Kochs NachschlagDer außergewöhnliche Aufsteiger Rostock: Tabellenführer mit ungewöhnlichem Trainergespann

28. Oktober 2022
Am Sonntag gibt es das Spitzenspiel zwischen dem ungeschlagenen Ersten und dem ungeschlagenen Zweiten. So weit so früh in der Saison nicht ungewöhnlich. Und auch, dass das eine Team davon der amtierende Double-Sieger Berlin ist, überrascht kaum. Aber, dass der andere Klub ein Aufsteiger ist, ist schon außergewöhnlich. Warum läuft es so gut bei den ROSTOCK SEAWOLVES?

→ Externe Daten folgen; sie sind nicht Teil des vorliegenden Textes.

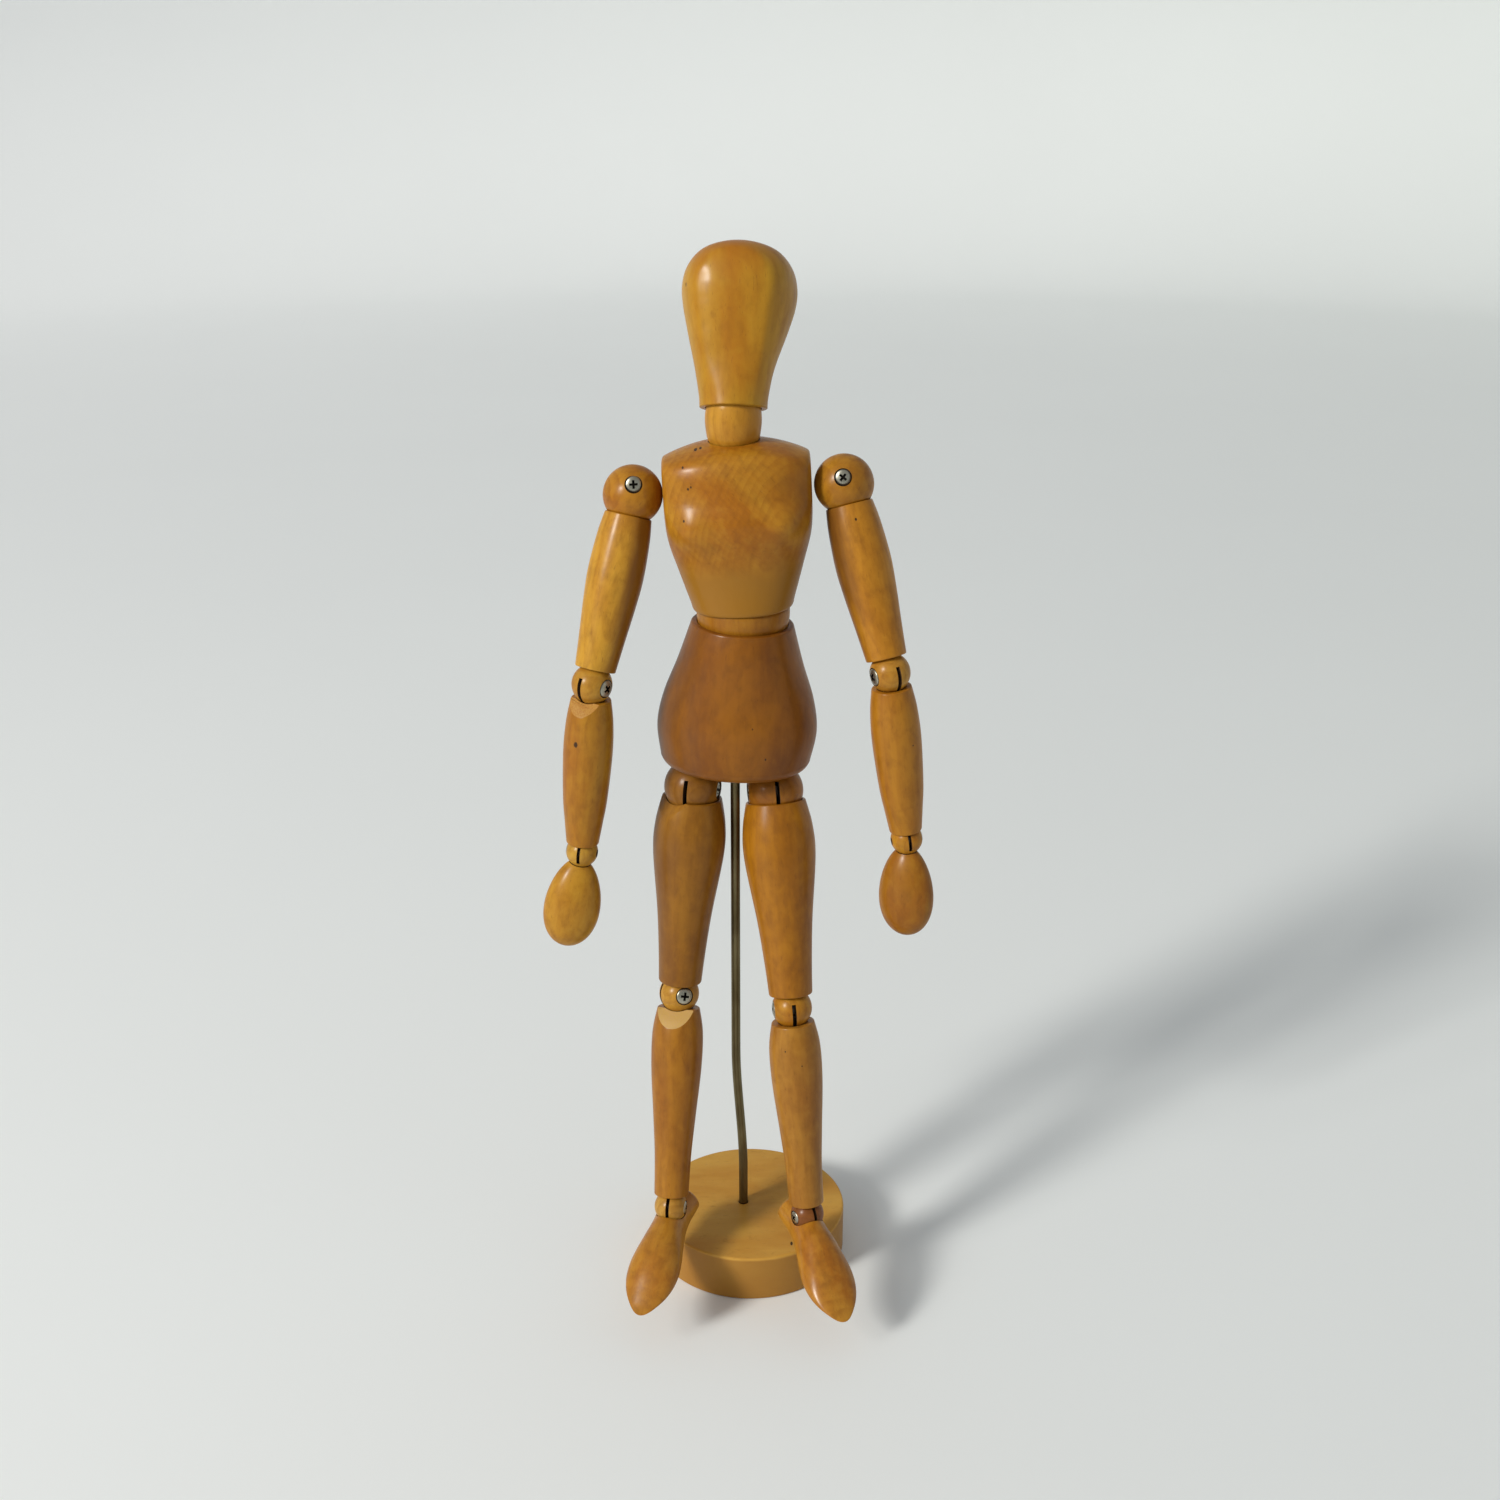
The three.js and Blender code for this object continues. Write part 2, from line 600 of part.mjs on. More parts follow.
// The turn whose X is the screw's line and whose +Z lies as near as it can to a direction.
function aim(screw, direction) {
  const x = screw.clone().normalize();
  const y = new THREE.Vector3().crossVectors(direction, x).normalize();
  const z = new THREE.Vector3().crossVectors(x, y);
  return new THREE.Quaternion().setFromRotationMatrix(new THREE.Matrix4().makeBasis(x, y, z));
}

const axisOf = (turn, axis) => new THREE.Vector3(...axis).applyQuaternion(turn);
const below = (at, turn, length) => axisOf(turn, [0, 0, -1]).multiplyScalar(length).add(at);

// A screw's line, square to a limb, from its bearing about the limb's own line.
function screwLine(turn, twist) {
  return axisOf(turn.clone().multiply(spin(twist)), [1, 0, 0]);
}

function makeArm(side, chest) {
  const out = side === "left" ? 1 : -1;
  const hangs = HANG[side];
  const bare = (h) => hang({ ...h, twist: 0 });
  const shoulder = chest.localToWorld(new THREE.Vector3(out * SHOULDER_AT[side], 0, SHOULDER_AT.up));

  const armTurn = hang(hangs.upperArm);
  const inward = axisOf(tilt(CHEST.roll), [-out, 0, 0]);
  const armDown = axisOf(armTurn, [0, 0, -1]);
  addJoint(side, "shoulder", shoulder, inward, armDown, new THREE.Vector3(0, -1, 0));
  const arm = frame(root, shoulder, armTurn);
  const armSpigots = { above: false, below: true };
  add(`${side}_upper_arm`, makeLimb(LIMBS.upperArm, BALLS.shoulder, BALLS.elbow, armSpigots), wood, arm);

  const elbow = below(shoulder, armTurn, LIMBS.upperArm.length);
  const foreTurn = hang(hangs.forearm);
  const elbowScrew = screwLine(bare(hangs.upperArm), -hangs.elbow).multiplyScalar(-out);
  const foreDown = axisOf(foreTurn, [0, 0, -1]);
  addJoint(side, "elbow", elbow, armDown.clone().negate(), foreDown, elbowScrew);
  const fore = frame(root, elbow, foreTurn);
  const foreSpigots = { above: false, below: false };
  add(`${side}_forearm`, makeLimb(LIMBS.forearm, BALLS.elbow, BALLS.wrist, foreSpigots), wood, fore);

  const wrist = below(elbow, foreTurn, LIMBS.forearm.length);
  const handTurn = hang(hangs.hand);
  const wristScrew = screwLine(bare(hangs.forearm), -hangs.wrist).multiplyScalar(out);
  const handDown = axisOf(handTurn, [0, 0, -1]);
  addJoint(side, "wrist", wrist, handDown, foreDown.clone().negate(), wristScrew);
  add(`${side}_hand`, makeHand(), wood, frame(root, wrist, handTurn));
}

function makeLeg(side, pelvis) {
  const out = side === "left" ? 1 : -1;
  const hangs = HANG[side];
  const bare = (h) => hang({ ...h, twist: 0 });
  const hip = pelvis.localToWorld(new THREE.Vector3(out * HIP_AT.out, 0, -HIP_AT.down));

  const thighTurn = hang(hangs.thigh);
  const hipUp = axisOf(tilt(PELVIS.roll), [0, 0, 1]);
  const hipScrew = screwLine(tilt(PELVIS.roll), -hangs.hip).multiplyScalar(-out);
  const thighDown = axisOf(thighTurn, [0, 0, -1]);
  addJoint(side, "hip", hip, hipUp, thighDown, hipScrew);
  const thigh = frame(root, hip, thighTurn);
  const thighSpigots = { above: false, below: true };
  add(`${side}_thigh`, makeLimb(LIMBS.thigh, BALLS.hip, BALLS.knee, thighSpigots), wood, thigh);

  const knee = below(hip, thighTurn, LIMBS.thigh.length);
  const shinTurn = hang(hangs.shin);
  const kneeScrew = screwLine(bare(hangs.thigh), -hangs.knee).multiplyScalar(-out);
  const shinDown = axisOf(shinTurn, [0, 0, -1]);
  addJoint(side, "knee", knee, thighDown.clone().negate(), shinDown, kneeScrew);
  const shin = frame(root, knee, shinTurn);
  const shinSpigots = { above: false, below: false };
  add(`${side}_shin`, makeLimb(LIMBS.shin, BALLS.knee, BALLS.ankle, shinSpigots), wood, shin);

  const ankle = below(knee, shinTurn, LIMBS.shin.length);
  const { turn, pitch } = hangs.foot;
  const footTurn = spin(-turn).multiply(about([1, 0, 0], pitch));
  const ankleScrew = screwLine(bare(hangs.shin), -hangs.ankle).multiplyScalar(-out);
  const footDown = axisOf(footTurn, [0, 0, -1]);
  addJoint(side, "ankle", ankle, footDown, shinDown.clone().negate(), ankleScrew);
  add(`${side}_foot`, makeFoot(), wood, frame(root, ankle, footTurn));
}

makeStand();
const pelvis = makePelvis();
makeWaist();
const chest = makeChest();
makeNeck();
makeHead();
makeSprings();
for (const side of ["left", "right"]) {
  makeArm(side, chest);
  makeLeg(side, pelvis);
}

export default root;
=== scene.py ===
"""A jointed wooden artist's figure on its stand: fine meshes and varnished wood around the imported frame."""
import json
import math

import bpy
import bmesh
from mathutils import Matrix, Vector


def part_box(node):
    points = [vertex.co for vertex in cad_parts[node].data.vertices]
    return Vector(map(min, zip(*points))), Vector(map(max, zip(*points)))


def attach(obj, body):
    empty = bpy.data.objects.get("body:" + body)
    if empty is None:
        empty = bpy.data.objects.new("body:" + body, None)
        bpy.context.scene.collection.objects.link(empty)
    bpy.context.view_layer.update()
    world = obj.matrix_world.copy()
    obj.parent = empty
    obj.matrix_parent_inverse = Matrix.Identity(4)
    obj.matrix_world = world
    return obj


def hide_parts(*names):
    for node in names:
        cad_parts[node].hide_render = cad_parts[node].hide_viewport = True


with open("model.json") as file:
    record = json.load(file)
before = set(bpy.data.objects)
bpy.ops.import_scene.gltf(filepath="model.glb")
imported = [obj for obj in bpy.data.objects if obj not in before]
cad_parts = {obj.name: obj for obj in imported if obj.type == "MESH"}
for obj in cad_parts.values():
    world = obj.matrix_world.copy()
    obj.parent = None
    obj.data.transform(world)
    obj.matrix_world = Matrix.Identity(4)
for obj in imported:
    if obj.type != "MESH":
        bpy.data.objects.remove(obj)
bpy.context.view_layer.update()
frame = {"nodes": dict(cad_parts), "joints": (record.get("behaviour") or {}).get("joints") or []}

# Sizes are in millimetres in each piece's own frame, and become metres when a mesh is made.
MM = 0.001
AROUND = 96                 # facets round a turned piece
CUP_GAP = 0.25              # between a ball and the cup that it sits in
EDGE = 0.45                 # the radius of a sanded edge
SHARP_ANGLE = 38            # faces that meet more steeply than this, in degrees, are not shaded smoothly

BALL = {"shoulder": 9.0, "elbow": 6.2, "wrist": 5.0, "hip": 9.1, "knee": 6.5, "ankle": 5.4}
SCREW_HEAD = {"shoulder": 2.35, "elbow": 2.6, "wrist": 2.0, "hip": 2.7, "knee": 2.6, "ankle": 2.0}
HEAD_SEAT = 0.8             # how far out a screw head's seat lies, as a share of the ball's radius
SCREW_OFF = {"right_shoulder": 2.9, "left_shoulder": 1.8}    # screws drilled off centre, away from the tang
SLOT = {"shoulder": 1.3, "elbow": 1.2, "wrist": 1.0, "hip": 1.3, "knee": 1.3, "ankle": 1.1}
SLOT_END = 0.52             # how far past the ball's middle its slot is sawn, as a share of the radius
SCREW_PROUD = 0.25          # how far a screw head's rim stands above its seat
TIP_HOLE = 1.25             # the radius of the small hole on the far side, where the screw's tip shows
# A screw's head against its radius: its dome's height, and the recess's arm, width and depth.
DOME, RECESS_ARM, RECESS_WIDTH, RECESS_DEPTH = 0.36, 0.70, 0.30, 0.414

# A limb's outline from its upper rim to its lower rim: radius, and depth below the upper ball.
LIMBS = {
    "upper_arm": [(7.1, 6.2), (8.0, 13), (8.5, 24), (8.0, 33), (7.0, 44), (6.2, 53.5)],
    "forearm": [(6.1, 4.6), (7.2, 12), (7.6, 22), (6.9, 37), (6.0, 45), (5.05, 52.5)],
    "thigh": [(9.5, 3.4), (11.2, 12), (11.4, 22), (8.9, 42), (7.65, 56), (7.0, 66.4)],
    "shin": [(6.9, 4.7), (8.3, 13), (8.25, 25), (7.0, 41), (6.05, 54), (5.65, 67.4)],
}
LIMB_ENDS = {"upper_arm": ("shoulder", "elbow"), "forearm": ("elbow", "wrist"),
             "thigh": ("hip", "knee"), "shin": ("knee", "ankle")}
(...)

Am Sonntag gibt es das Spitzenspiel zwischen dem ungeschlagenen Ersten und dem ungeschlagenen Zweiten. Zwei ungeschlagene Teams? So früh in der Saison nicht ungewöhnlich. Und auch, dass das eine Team davon der amtierende Double-Sieger Berlin ist, überrascht kaum. Aber, dass der andere Klub ein Aufsteiger ist, ist schon außergewöhnlich. Warum läuft es so gut bei den ROSTOCK SEAWOLVES?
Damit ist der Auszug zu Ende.